Come up with your ending before you figure out your middle. Seriously. Endings are hard, get yours working upfront. Example: Start your presentation with the desired outcome or conclusion, then build your arguments to support that conclusion.

Finish your story, let go even if it’s not perfect. In an ideal world, you have both, but move on. Do better next time. Example: Conclude your presentation even if you feel there’s more to add. You can always follow up with additional information or a Q&A session.

When you’re stuck, make a list of what wouldn’t happen next. Lots of times, the material to get you unstuck will show up. Example: If you’re struggling to structure your presentation, create a list of points that don’t logically follow. This can help you identify missing connections.

Pull apart the stories you like. What you like in them is a part of you; you’ve got to recognize it before you can use it. Example: Analyze successful presentations by other companies to identify elements that resonate with you and incorporate those elements into your own style.

Put characters you love through the wringer. What’s the worst thing that can happen to them? How do they deal? Example: Share how your business faced a challenging situation, such as a major product recall, and highlight the steps taken to manage the crisis and rebuild trust.

You have to identify with your situation/characters; you can’t just write ‘cool’. What would make you act that way? Example: Craft a story about a customer who faced a pressing problem that your product or service solved, emphasizing their relatable emotions and motivations.

Write what you know: your unique observations and experiences will bring authenticity to your story. Example: Share personal anecdotes or insights that directly relate to the topic of your presentation, making your content more relatable.
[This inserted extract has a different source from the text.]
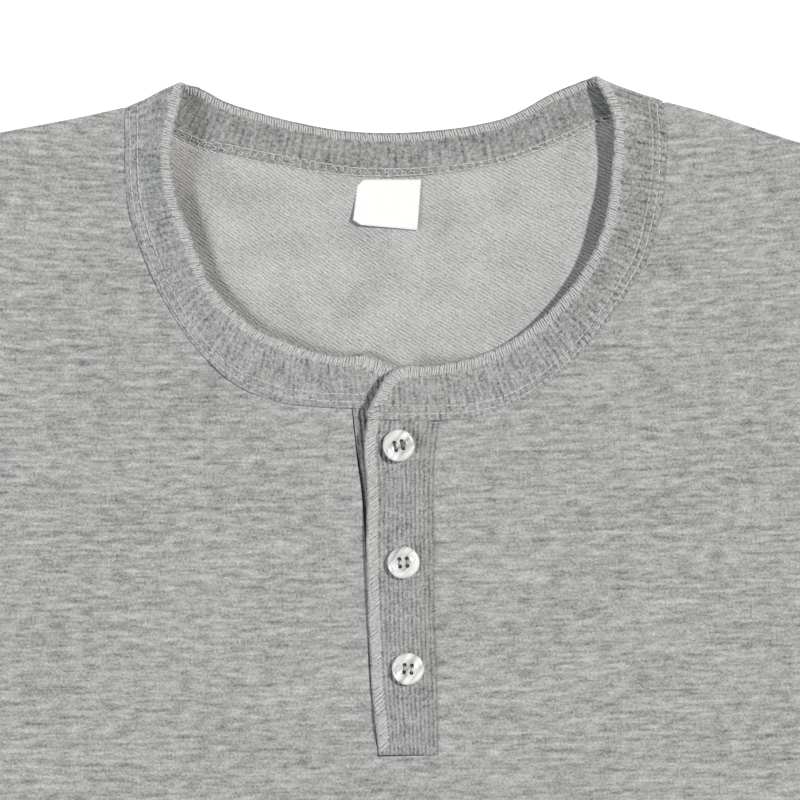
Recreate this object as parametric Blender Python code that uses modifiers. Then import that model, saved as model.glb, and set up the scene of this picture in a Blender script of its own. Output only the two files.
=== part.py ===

Give your audience something they recognize (a stereotype, a trope, a cliché) and then twist it to make it fresh. Example: Introduce a common industry challenge and then present an innovative solution that disrupts the typical approach.

Come up with 3 possible outcomes. No one wants to hear one story. Example: Present multiple scenarios for the future of your industry or market, discussing the potential implications of each scenario.

What are the stakes? Give us a reason to root for the character. What happens if they don’t succeed? Stack the odds against. Example: Highlight the potential benefits your product offers and the negative consequences of not taking action, making the audience emotionally invested.

No work is ever wasted. If it’s not working, let go and move on – it’ll come back around to be useful later. Example: If you have content that doesn’t fit the current presentation but is still valuable, save it for future presentations or repurpose it for other content.

You have to know yourself: the difference between doing your best and fussing. Story is testing, not refining. Example: Avoid spending excessive time on minute details or design elements. Focus on delivering a clear and compelling message.

Coincidences to get characters into trouble are great; coincidences to get them out of it are cheating. Example: Use real data and evidence to support your claims and recommendations, avoiding any reliance on convenient coincidences.

Simplify the plotlines and focus on the core message to maintain a clear and engaging presentation. Example: Structure your presentation with a clear introduction, main points, and conclusion, avoiding unnecessary tangents.

Use dialogue as a tool, not as a crutch. Let actions and visuals convey information whenever possible. Example: Accompany your spoken content with compelling visuals, infographics, and videos to enhance understanding and engagement.

Exercise your point of view: what are the unique perspectives your audience might have? How can you address them all? Example: Anticipate potential objections or concerns from your audience and proactively address them in your presentation.

You must identify the central theme and emphasize it consistently throughout your presentation. Example: Keep circling back to your presentation’s core message, reinforcing it with various examples and supporting evidence.

Don’t be afraid to break the rules when necessary to best suit your audience and presentation goals. Example: While following these rules can enhance your presentation, adapt them to your specific audience, industry, and context for the best impact.

By incorporating these principles from Pixar’s storytelling approach, you can make your business presentations more engaging, memorable, and impactful. Remember that the ultimate goal is to effectively communicate your message and leave a lasting impression on your audience.